Brexit, Johnson wrote, meant that the “UK is coming out of Covid faster than virtually any other European country.” Cheering the abandonment of all public health measures to control the virus, he added, “Look around you. There are people without masks”.

Now that the government has declared the pandemic over, “it is impossible to hold back the UK, and impossible to stop this country taking advantage of our new freedoms—and we will go ever faster.”

By this he meant a major deregulation offensive launched by a new Brexit Freedoms Bill. Announcing the legislation, Attorney General Suella Braverman wrote in the Telegraph that morning, “It is time we began the task of reshaping these rules in a way that suits UK consumers and businesses.”

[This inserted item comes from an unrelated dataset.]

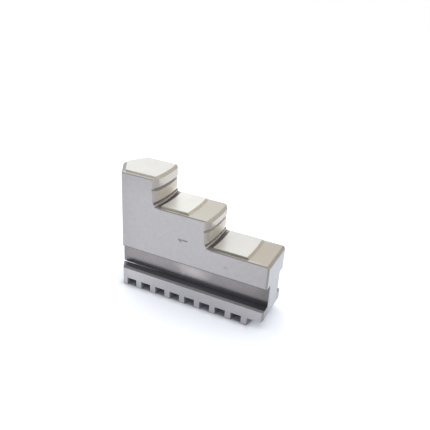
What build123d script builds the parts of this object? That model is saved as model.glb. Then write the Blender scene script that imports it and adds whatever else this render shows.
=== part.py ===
from build123d import *
import os
from math import sqrt, tan, radians

# Inside jaw of a three jaw self-centring lathe chuck, one piece of hardened and ground steel.
# It stands on the crests of its scroll teeth. While it is modelled, X runs outwards along the
# chuck radius from the shoulder where the V tip starts, Y across the width, Z up from the crests.

# Body
width = 22.0  # across the two side faces
body_length = 73.8  # from the shoulder to the outer end
tip_angle = 120.0  # between the two flanks of the V, so that three jaws close to a point
tip_flat = 2.0  # width of the blunt nose of the V
end_break = 0.8  # on the two upright edges of the outer end
end_top_break = 1.2  # along the upper edge of the outer end
end_foot_break = 1.0  # along the lower edge of the outer end, at the root of the teeth

# Steps, each with a raised and ground seat
low_seat = 34.3  # height of the lowest seat above the tooth crests
low_rise = 13.4  # from the lowest seat to the middle one
high_rise = 13.3  # from the middle seat to the highest one
seat_lift = 1.0  # a seat stands this much above the plain part of its step
seat_inset = 1.75  # from a side face, or a flank of the V, in to the upright wall of a seat
high_riser = 18.7  # shoulder to the upper riser, in the middle of the width
mid_step = 26.4  # from the upper riser to the middle one
mid_plain = 11.3  # plain part of the middle step, from its seat out to the middle riser
low_plain = 10.6  # plain part of the lowest step, from its seat out to the end face
seat_gap = 2.1  # from a riser to the ground part of the seat at its foot
seat_inner_break = 0.5  # on the edge of a seat that faces its riser
grind_radius = 62.0  # of the upper riser about the chuck axis, when the jaws are ground in place

# Risers
riser_bevel = 1.25  # along the top of each riser
band_foot = 4.05  # from the plain level of a step down to the foot of its upper gripping band
riser_groove = 1.9  # height of the groove between the two bands
groove_depth = 2.3
groove_wall = 0.9  # height of the upright wall at the back of the groove
band_recess = 0.4  # the lower band lies this much behind the upper one
undercut_height = 1.35  # wheel relief in the foot of a riser
undercut_depth = 0.6
foot_rib = 1.0  # rib between the wheel relief and the channel beside the seat

# Cutters that run round the stepped side outline
side_break = 0.4  # on the edge of the outline, and along the top of the V
bevel_width = 2.6  # of the bevel beside each riser, seen from the outer end
bevel_angle = 38.0  # of the cutter, away from the square of the side face
bevel_corner = 3.8  # radius that the cutter leaves in the inner corners
cutter_spare = 0.3  # how far the cutter's cone runs past the risers

# Guide groove in each side
flange_top = 10.35  # height of the groove's lower wall
groove_top = 22.0
guide_depth = 4.5
flange_break = 0.85  # on the flange's upper outer edge
neck_break = 1.4  # on the neck where it meets the V

# Scroll teeth
pitch = 8.0
first_gap = 2.2  # shoulder to the first gap, on the side face
gap_width = 5.2  # on the side face
tooth_depth = 4.3
outer_flank_radius = 35.0  # convex flank, tighter than the scroll's innermost turn
inner_flank_radius = 90.0  # concave flank, wider than the scroll's outermost turn
crest_break = 0.4

# Places that follow from the sizes above
half = width / 2
tip_reach = (half - tip_flat / 2) / tan(radians(tip_angle / 2))
low_level = low_seat - seat_lift
mid_level = low_level + low_rise
high_level = mid_level + high_rise
high_seat = high_level + seat_lift
mid_riser = high_riser + mid_step
grind_axis = high_riser - grind_radius
over = 5.0  # how far a cutting shape runs past the steel
near = 0.001  # two heights closer than this are the same


def plan_outline():
    """The jaw seen from above: a bar with a blunt V at its inner end."""
    return Polyline(
        (0, -half),
        (body_length, -half),
        (body_length, half),
        (0, half),
        (-tip_reach, tip_flat / 2),
        (-tip_reach, -tip_flat / 2),
        close=True,
    )


def seat_footprint():
    """The seats keep clear of the side faces and of the V, with a ledge left all along them."""
    inset = offset(make_face(plan_outline()), amount=-seat_inset, kind=Kind.INTERSECTION)
    return extrude(inset, amount=high_seat)


def blank():
    """The bar with its highest seat before the steps are ground; the edges of the V and of the
    outer end are broken."""
    bar = extrude(make_face(plan_outline()), amount=high_level)
    upright = bar.edges().filter_by(Axis.Z).sort_by(Axis.X)[-2:]
    bar = chamfer(upright, end_break)
    rim = bar.faces().sort_by(Axis.Z)[-1].edges().sort_by(Axis.X)[:3]
    return chamfer(rim, side_break) + seat_footprint()


def turned(section):
    """The steps are ground with the jaw in the chuck, so all that is ground turns about its axis."""
    return revolve(Plane.XZ * make_face(section), Axis((grind_axis, 0, 0), (0, 0, 1)), 360)


def riser_line(riser, floor, level, top):
    """One riser from the channel at its foot up to its bevel, in the X-Z plane; level is the plain
    height of the step above it and top the height where the bevel ends."""
    lower = riser - band_recess
    groove_high = level - band_foot
    groove_low = groove_high - riser_groove
    groove_middle = (groove_high + groove_low) / 2
    relief_low = floor + foot_rib
    relief_high = relief_low + undercut_height
    return [
        Line((lower, floor), (lower, relief_low)),
        ThreePointArc(
            (lower, relief_low),
            (lower - undercut_depth, (relief_low + relief_high) / 2),
            (lower, relief_high),
        ),
        Polyline(
            (lower, relief_high),
            (lower, groove_low),
            (riser - groove_depth, groove_middle - groove_wall / 2),
            (riser - groove_depth, groove_middle + groove_wall / 2),
            (riser, groove_high),
            (riser, top - riser_bevel),
            (riser - riser_bevel, top),
        ),
    ]


def ground_steps():
    """The risers and the plain level of each step, without the seats."""
    inner = -tip_reach - over
    outer = body_length + over
    line = [
        Polyline((inner, -over), (outer, -over), (outer, low_level), (mid_riser - band_recess, low_level)),
        *riser_line(mid_riser, low_level, mid_level, mid_level),
        Line((mid_riser - riser_bevel, mid_level), (high_riser - band_recess, mid_level)),
        *riser_line(high_riser, mid_level, high_level, high_seat),
        Polyline((high_riser - riser_bevel, high_seat), (inner, high_seat), (inner, -over)),
    ]
    return turned(Curve() + line)


def seat_ring(riser, outer, level):
    """The seat at the foot of a riser, all the way round the chuck; outer is its upper outer edge."""
    inner = riser + seat_gap - seat_inner_break
    seat = level + seat_lift
    section = Polyline(
        (inner, level - seat_lift),
        (inner, seat - seat_inner_break),
        (inner + seat_inner_break, seat),
        (outer, seat),
        (outer + seat_lift, level),
        (outer + seat_lift, level - seat_lift),
        close=True,
    )
    return turned(section)


def lower_seats():
    """The middle and the lowest seat."""
    rings = seat_ring(high_riser, mid_riser - mid_plain, mid_level)
    rings += seat_ring(mid_riser, body_length - low_plain, low_level)
    return rings & seat_footprint()


def side_edge(riser):
    """Where a riser's bevel starts: behind the riser's arc and the run of the bevel."""
    radius = riser - grind_axis
    arc = sqrt(radius**2 - (half - bevel_width) ** 2)
    return grind_axis + arc - (bevel_width - side_break) * tan(radians(bevel_angle))


def side_outline(inset):
    """The stepped outline seen from the side, smaller by the inset along its risers and levels."""
    inner = -tip_reach - over
    outer = body_length + over
    high_edge = side_edge(high_riser) - inset
    mid_edge = side_edge(mid_riser) - inset
    outline = [
        Line((inner, high_level - inset), (high_edge, high_level - inset)),
        FilletPolyline(
            (high_edge, high_level - inset),
            (high_edge, mid_level - inset),
            (mid_edge, mid_level - inset),
            radius=bevel_corner + inset,
        ),
        FilletPolyline(
            (mid_edge, mid_level - inset),
            (mid_edge, low_level - inset),
            (outer, low_level - inset),
            radius=bevel_corner + inset,
        ),
        Polyline(
            (outer, low_level - inset), (outer, -over), (inner, -over), (inner, high_level - inset)
        ),
    ]
    return Plane.XZ * make_face(Curve() + outline)


def bevelled_side():
    """What the bevel cutters leave: the side outline, growing as it goes in from the side face."""
    depth = (high_riser - side_edge(high_riser) + cutter_spare) / tan(radians(bevel_angle))
    edge = extrude(side_outline(side_break), amount=side_break, taper=-45)
    flank = extrude(side_outline(0), amount=depth, taper=-bevel_angle)
    side = edge + Pos(0, -side_break, 0) * flank
    middle = Pos(body_length / 2, 0, high_seat / 2) * Box(
        2 * (body_length + over), width - 2 * (depth + side_break), high_seat + 2 * over
    )
    return Pos(0, half, 0) * side + middle + Pos(0, -half, 0) * mirror(side, Plane.XZ)


def guide_grooves():
    """The two grooves that ride on the ribs of the chuck body's slot, open at both ends."""
    height = groove_top - flange_top
    bar = Box(
        body_length + tip_reach + 2 * over,
        guide_depth + over,
        height,
        align=(Align.MIN, Align.MIN, Align.MIN),
    )
    groove = Pos(-tip_reach - over, -half - over, flange_top) * bar
    return groove + mirror(groove, Plane.XZ)


def tooth_gap():
    """One gap between scroll teeth: both walls bow outwards, the inner one more than the outer."""
    reach = half + over / 2
    inner_centre = sqrt(outer_flank_radius**2 - half**2)
    outer_centre = sqrt(inner_flank_radius**2 - half**2)
    inner_end = sqrt(outer_flank_radius**2 - reach**2) - inner_centre
    outer_end = sqrt(inner_flank_radius**2 - reach**2) - outer_centre + gap_width
    outline = [
        ThreePointArc((inner_end, -reach), (outer_flank_radius - inner_centre, 0), (inner_end, reach)),
        Line((inner_end, reach), (outer_end, reach)),
        ThreePointArc(
            (outer_end, reach),
            (inner_flank_radius - outer_centre + gap_width, 0),
            (outer_end, -reach),
        ),
        Line((outer_end, -reach), (inner_end, -reach)),
    ]
    return Pos(0, 0, -over) * extrude(make_face(Curve() + outline), amount=tooth_depth + over)


def scroll_teeth(jaw):
    """Gaps are cut as long as their middle lies in the steel. The last one runs out at the outer
    end where less than a whole tooth would be left there."""
    first_middle = first_gap + gap_width / 2
    last = int((body_length - first_middle) // pitch)
    for k in range(last + 1):
        jaw -= Pos(first_gap + k * pitch, 0, 0) * tooth_gap()
    last_middle = first_middle + last * pitch
    if body_length - last_middle < pitch - gap_width / 2:
        run_out = Box(
            body_length + over - last_middle,
            width + over,
            tooth_depth + over,
            align=(Align.MIN, Align.CENTER, Align.MAX),
        )
        jaw -= Pos(last_middle, 0, tooth_depth) * run_out
    return jaw


def broken_edges(jaw):
    """Sharp edges are broken at the outer end, along the guide grooves and round the crests."""
    end_top = Polyline(
        (body_length - end_top_break - over, low_level + over),
        (body_length + over, low_level + over),
        (body_length + over, low_level - end_top_break - over),
        close=True,
    )
    jaw -= extrude(Plane.XZ * make_face(end_top), amount=half + over, both=True)
    end = jaw.edges().filter_by(Axis.Y).group_by(Axis.X)[-1].sort_by(Axis.Z)
    if end[0].center().Z > near:  # where a whole tooth ends the row, this is a crest edge
        jaw = chamfer(end[0], end_foot_break)
    along = jaw.edges().filter_by(Axis.X)
    rail = along.filter_by_position(Axis.Z, flange_top - near, flange_top + near).sort_by(Axis.Y)
    jaw = chamfer([rail[0], rail[-1]], flange_break)
    upright = jaw.edges().filter_by(Axis.Z)
    neck = upright.filter_by_position(Axis.Z, flange_top, groove_top).sort_by(Axis.X)[:2]
    jaw = chamfer(neck, neck_break)
    crests = jaw.edges().filter_by_position(Axis.Z, -near, near)
    return chamfer(crests, crest_break)


def inside_jaw():
    """The whole jaw, still with its shoulder at X = 0."""
    jaw = ((blank() & ground_steps()) + lower_seats()) & bevelled_side()
    jaw -= guide_grooves()
    return broken_edges(scroll_teeth(jaw))


os.makedirs("parts", exist_ok=True)
jaw = Pos(-(body_length - tip_reach) / 2, 0, 0) * inside_jaw()
export_step(jaw, "parts/inside_jaw.step")
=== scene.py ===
import math
from collections import namedtuple

import bpy
from mathutils import Matrix, Vector


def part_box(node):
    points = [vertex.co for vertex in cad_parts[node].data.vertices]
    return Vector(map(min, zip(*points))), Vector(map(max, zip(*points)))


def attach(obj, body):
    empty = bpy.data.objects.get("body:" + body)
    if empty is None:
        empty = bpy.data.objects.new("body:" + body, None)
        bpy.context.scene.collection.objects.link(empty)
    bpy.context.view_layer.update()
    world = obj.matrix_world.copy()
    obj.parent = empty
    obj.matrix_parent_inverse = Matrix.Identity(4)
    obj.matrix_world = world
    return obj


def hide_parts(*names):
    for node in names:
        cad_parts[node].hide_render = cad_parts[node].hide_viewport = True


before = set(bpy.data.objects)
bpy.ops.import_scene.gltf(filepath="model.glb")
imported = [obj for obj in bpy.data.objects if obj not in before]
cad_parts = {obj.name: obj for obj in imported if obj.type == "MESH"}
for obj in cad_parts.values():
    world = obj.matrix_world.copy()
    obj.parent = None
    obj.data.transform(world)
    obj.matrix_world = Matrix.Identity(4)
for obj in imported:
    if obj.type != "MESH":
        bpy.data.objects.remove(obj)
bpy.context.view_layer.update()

bl_info = {
    "name": "Chuck jaw finish",
    "version": (1, 0, 0),
    "blender": (4, 5, 0),
    "location": "3D View > Sidebar > Chuck jaw",
    "description": "Gives a stepped chuck jaw its ground, turned and milled steel, in a plain studio",
    "category": "Object",
}

OUTER_END, HALF_WIDTH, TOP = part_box("inside_jaw")[1]

MM = 0.001
SLACK = 0.05 * MM  # faces nearer to a level than this lie on it
EDGE_SLACK = 0.01 * MM  # the same for the ends of an edge
WELD = 0.002 * MM  # corners nearer to each other than this are one
SQUARE = 0.995  # a normal with more than this along an axis is square to it
SLANT = 0.5  # a normal with more than this along an axis leans that way
TILT = 0.3  # a face of a riser whose normal has more than this upwards is its top bevel
CURL = 0.2  # a face beside the groove's corner whose normal has more than this upwards is its radius
SMOOTH_BELOW = math.radians(22)  # facets that meet at less than this are shaded as one curve
STREAK = 30  # working marks are this many times longer than wide
NOISE_LOW, NOISE_HIGH = 0.3, 0.7  # a noise stays mostly between these
RAGGED = 0.3  # the edge of a spot wanders in and out by this share
ROUGHNESS_SPREAD = 0.06  # what the marks add to the roughness and take from it
SENSOR_MM = 36

# How the soft light grows with the sine of its elevation
CEILING = {"From Min": 0.45, "From Max": 0.85, "To Min": 0.25, "To Max": 1.55}

# Marks of working: width in mm, the axis they run along, or "turned" for rings about the chuck's axis,
# contrast, and depth in mm. Real ones are 0.02 to 0.2 mm wide, and a pixel of the picture covers 0.5 mm,
# so they are drawn 0.2 to 0.45 mm wide, as coarse as they need to show.
Grain = namedtuple("Grain", "width_mm along contrast depth_mm")

# Cloudy patches, as oil and handling leave on bare steel: width in mm and contrast
Patch = namedtuple("Patch", "width_mm contrast")

# A change of shade between two places in mm on an axis, or on "foot", the height above a riser's foot
Fade = namedtuple("Fade", "axis start_mm end_mm at_start at_end")

# A spot of another colour that thins out from its middle: place and reach in mm
Spot = namedtuple("Spot", "middle_mm reach_mm strength colour")


def linear(hex_colour):
    """An sRGB hex colour as linear red, green and blue."""
    parts = [int(hex_colour[k : k + 2], 16) / 255 for k in (1, 3, 5)]
    return tuple(c / 12.92 if c <= 0.04045 else ((c + 0.055) / 1.055) ** 2.4 for c in parts)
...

Militarism and war are at the heart of Johnson’s crusade to save his own scalp. He appealed to the need “for the whole of the West to come together” in the face of “great uncertainty and peril, when 100,000 Russian troops threaten Ukraine.” The UK, he boasted, was “the second biggest contributor to NATO” and “one of the few countries to have taken the step of providing Ukraine” with weaponry.

Johnson returned to the issue frequently throughout yesterday’s debate, beating Labour over the head with an issue the party steadfastly refuses to comment on further than Starmer’s Telegraph article, “Britain must stand firm against Russian aggression.”

He won the loudest support from his party in telling the House, “We are standing together with our NATO allies against the potential aggression of Vladimir Putin when he [Starmer] wanted not so long ago to instal as a prime minister a Labour leader who would have abolished NATO.” This was an inaccurate reference to Jeremy Corbyn, who abandoned all verbal opposition to NATO upon becoming Labour leader as he cosied up to the Blairites.

Neither Labour nor any of the other opposition parties offer any meaningful criticisms of the policies of mass infection, economic deregulation, and war. The fight against Johnson and his government cannot be left to the parliamentary manoeuvres of such political bankrupts and defenders of British imperialism but must be based on a programme of independent socialist struggle waged by the working class.